Power Line

Today’s Campaign Notebook

So it appears the Democratic Party has decided to self-identify as unelectable.

 Elizabeth “I Have a Plan for That” Warren says her simple solution to every problem is to “put power back in the hands of the people.” But somehow all of her plans involve putting more power in the hands of people in Washington. I wonder if that has something to do with her “more selective appeal,” as Ian Faith might describe it.

Latest poll out of California shows Bernie surging to a more than two-to-one lead over his next closest rival, who is still Joe Biden. Feel the Bern!

Keep in mind that California’s delegate rules say you have to win at least 15% of the vote to get any delegates. If the primary election comes out the way this poll has it, Bernie will win all of California’s delegates. He might well put away the nomination in California.

Speaking of Bernie, last night I got a call on my cell phone from a Bernie volunteer in Nevada, offering whatever assistance I might need to vote in the caucus this weekend. Of course I am not a Nevada resident, but with same-day registration, is the Bernie campaign trying to motivate supporters from other states to show up and vote?

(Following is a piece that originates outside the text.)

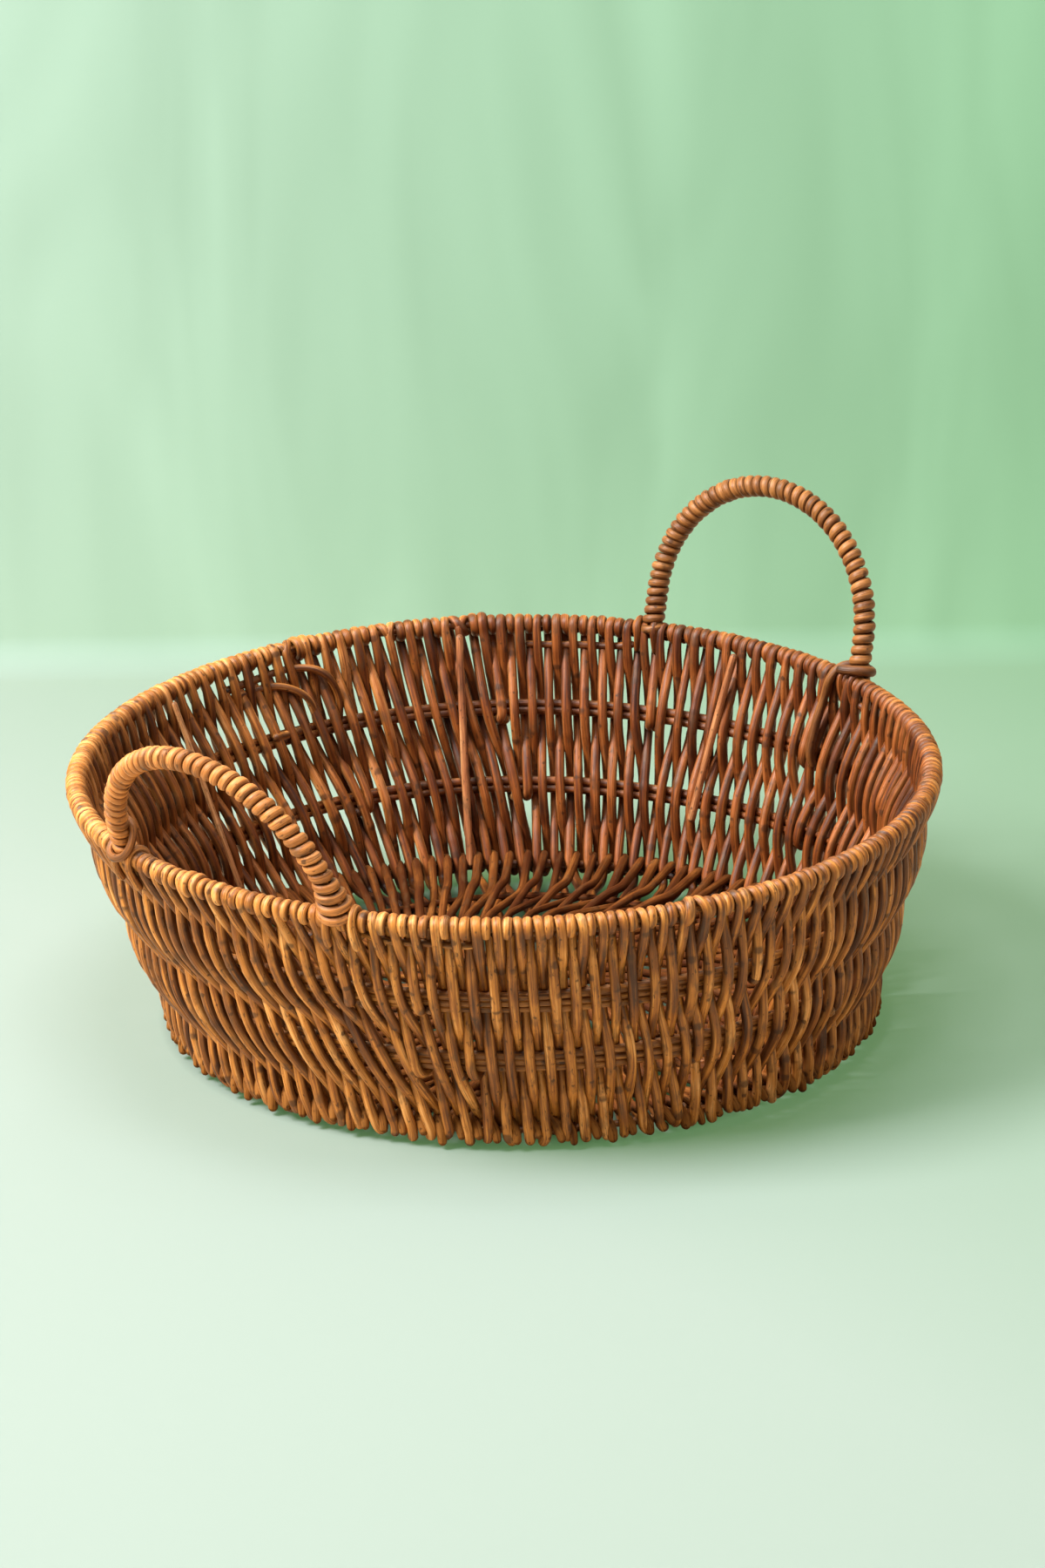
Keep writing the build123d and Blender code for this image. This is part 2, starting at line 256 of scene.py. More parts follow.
# --- pieces ---
# Painted light: in this window the inside of the wall is painted lighter, towards the colour of the outside,
# as if lit from across the basket.
LIT_INSIDE_WINDOW, LIT_INSIDE = (math.radians(104), 0.5, 0.35), 0.6


def shell_of(rod):
    """The rings of vertices around a rod, and how far each vertex faces outward."""
    tangent = unit(np.gradient(rod.points, axis=0), TINY)
    normal = unit(np.cross(tangent, rod.across), TINY)
    side = np.cross(normal, tangent)
    ring = (side[:, None] * (np.cos(AROUND)[None, :, None] * rod.width[:, None, None])
            + normal[:, None] * (np.sin(AROUND)[None, :, None] * rod.depth[:, None, None]))
    radial = unit(rod.points * [1, 1, 0], TINY)
    # Painted light: in one window the inside of the wall is painted lighter, more so towards the top, by
    # adding to how far a vertex faces outward.
    lit_inside = LIT_INSIDE * window(azimuth_of(rod.points), *LIT_INSIDE_WINDOW)
    lit_inside = lit_inside * np.clip(rod.points[:, 2] / RIM_HEIGHT, 0, 1)
    outward = (unit(ring, TINY) * radial[:, None]).sum(2) + lit_inside[:, None]
    return rod.points[:, None] + ring, outward


def quads_between(rings, first):
    """The quads that join a rod's rings, whose vertices are numbered from first."""
    along = np.arange(rings - 1)[:, None] * SIDES + first
    k = np.arange(SIDES)[None, :]
    after = (k + 1) % SIDES
    quads = np.stack([along + k, along + after, along + SIDES + after, along + SIDES + k], axis=2)
    return quads.reshape(-1, 4)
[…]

Sure you’re supposed to have a valid Nevada ID of some kind, but with the reported chaos of the Nevada caucuses do you think this is going to be punctiliously enforced?

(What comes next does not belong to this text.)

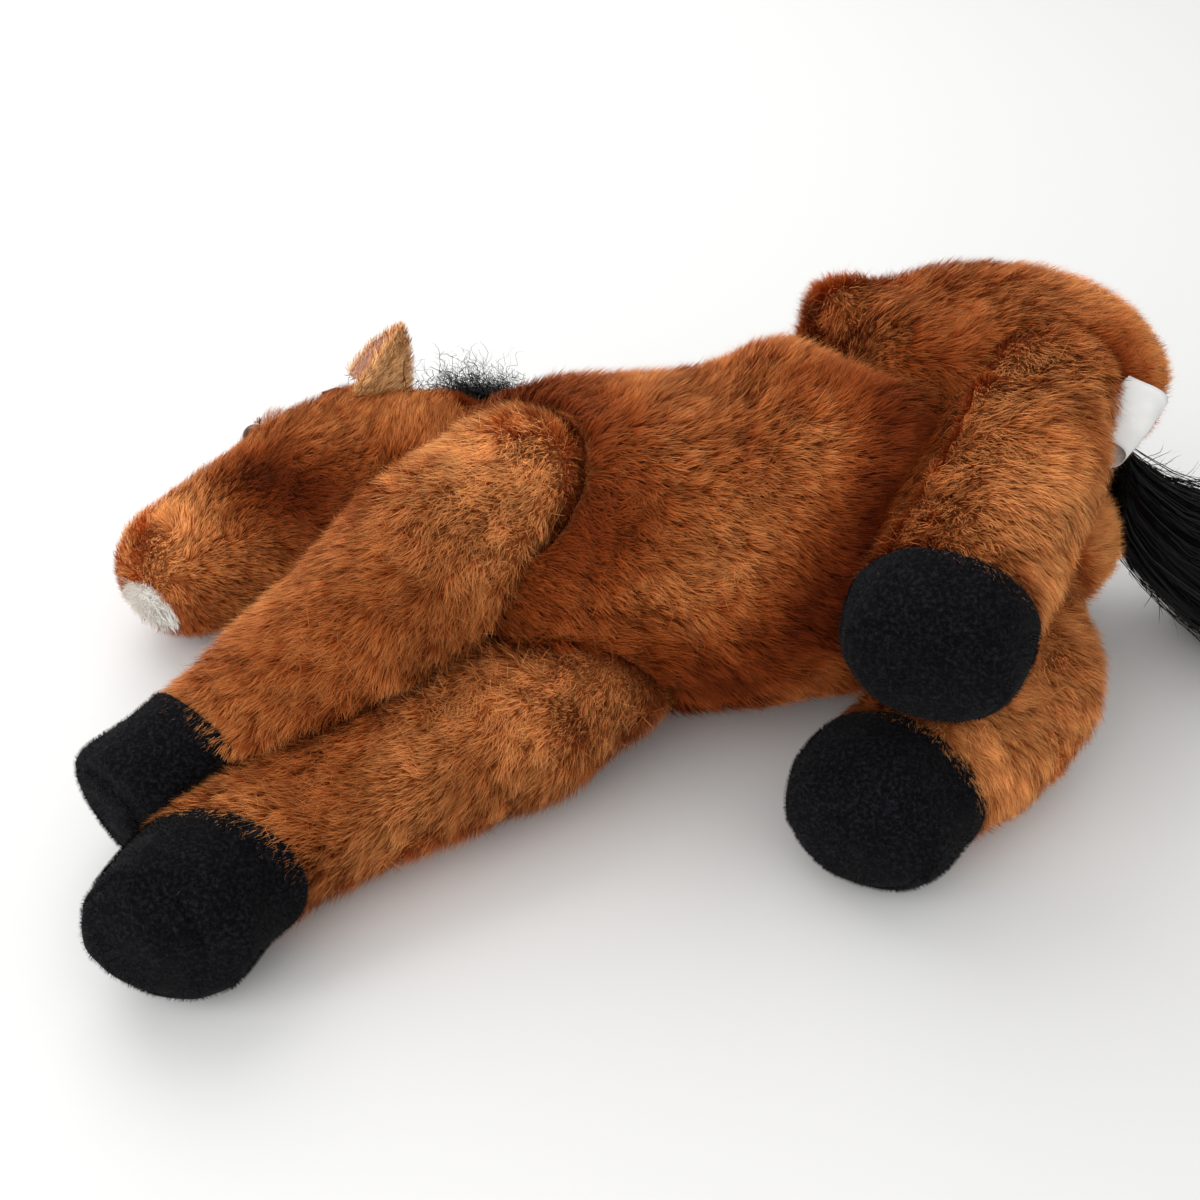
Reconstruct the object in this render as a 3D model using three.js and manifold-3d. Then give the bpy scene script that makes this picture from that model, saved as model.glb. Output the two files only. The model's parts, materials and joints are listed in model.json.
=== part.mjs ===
// A floppy plush horse that lies on its right side, with its head to the left and its belly to the front.
// X runs from muzzle to tail, Y from belly to back and Z up, in millimetres. The origin is under the torso,
// on the floor. Torso, neck, head and legs are sewn plush skins, each round a core of stuffing. The neck,
// the legs and the tail turn on the torso, where the real ones bend at their seams, and the ears on the head.
import * as THREE from "three";
import { mergeVertices } from "three/addons/utils/BufferGeometryUtils.js";
import Module from "manifold-3d";

const wasm = await Module();
wasm.setup();

// Cloth, and the room between pieces
const SKIN = 6; // plush: its backing and its pile
const VELOUR = 3; // the short black cloth of the hooves
const GAP = 0.4; // between two pieces that are sewn together
const TURNING_GAP = 0.8; // round what turns
const FLAT = 0.5; // how deep the floor cuts into what lies on it

// The torso and the haunches behind it. The sizes are its length, its depth from belly to back and its
// width from side to side, which is upright here.
const TORSO = { length: 300, depth: 150, width: 148, chestRound: 60, loinRound: 70 };
// From the chest to the loin: place along X and Y, half the depth and half the width
const TORSO_SHARES = [
  [-0.42, 0.2, 0.36, 0.4],
  [-0.28, 0.04, 0.47, 0.48],
  [0, 0, 0.5, 0.5],
  [0.2, 0.15, 0.54, 0.55],
  [0.42, 0.34, 0.48, 0.54],
];
// The two haunches, with the cleft of the rump between them
const HAUNCH = { length: 158, depth: 112, width: 92 };
const HAUNCH_SHARES = { left: [0.37, 0.34], right: [0.36, 0.28] }; // shares of the torso's length and depth
const CLEFT = 12; // how far the haunches run into each other

// The legs. Each turns on the torso in a round seat. The sizes of the four places named here, along each
// leg, are half its depth and half its width, as shares of the thickness.
const LEG = { thickness: 68, rootRadius: 32, startRound: 20, endRound: 12, hoofHeight: 34, sole: 7 };
const REACH = { front: 167, hind: 110, pastern: 38 }; // from root to wrist, and from there to the sole
const FRONT_LEG_SHARES = { root: [0.62, 0.6], knee: [0.52, 0.5], wrist: [0.47, 0.45], sole: [0.54, 0.48] };
const HIND_LEG_SHARES = { root: [0.56, 0.56], knee: [0.55, 0.54], wrist: [0.52, 0.49], sole: [0.55, 0.47] };
const KNEE_SHARE = 0.5; // of the way from root to wrist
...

George Will’s latest column makes the case for a Bloomberg candidacy, and it contains no shortage of his dislike of Trump. But about Bloomberg and the “stop and frisk” policy, Will does offer one sentence that is a keeper: “This policy probably was more lamented by white liberals living in buildings with doormen than by minorities living in danger.” Just so, and this is why Bloomberg seems to be taking black voters away from Biden according to several polls.

Shots fired!

I’m sure Trump will be quaking in his boots.

One more thing about Bloomberg: He isn’t merely trying to buy the Democratic nomination; he’s also starving the Democratic Party into submission. The Intercept notes that Bloomberg is hiring so many Democratic political staff people, with guaranteed salaries through November whether he gets the nomination or not:

Bloomberg’s spending is having a shockingly disruptive effect on Democratic politics throughout the country: He is hiring armies of staffers and canvassers in nearly every state in the country at eye-popping salaries, poaching talent from other campaigns and progressive organizations that are now struggling to fill jobs. In just three months, the Bloomberg campaign has hired thousands of people to staff more than 125 offices around the country. . .

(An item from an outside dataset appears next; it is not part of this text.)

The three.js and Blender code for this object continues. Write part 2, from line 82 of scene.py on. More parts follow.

Progressive groups, local campaigns, and presidential operations are either losing staff to the Bloomberg campaign, or are struggling to hire people because the former mayor has picked so many political operatives and canvassers up. . .

One unanswered questions is whether Bloomberg will release these staff people to “volunteer” for other campaigns if he fails to win the nomination, or holds them to their positions to work on a Bloomberg-directed independent expenditure effort on behalf of the eventual nominee or down-ballot candidates. (All of which will raise a lot of election law pitfalls for everyone concerned, but one thing at a time. . .)

Call them Bloomberg’s Mercenaries.

Idle exit question: I wonder if Bloomberg has invested in popcorn futures?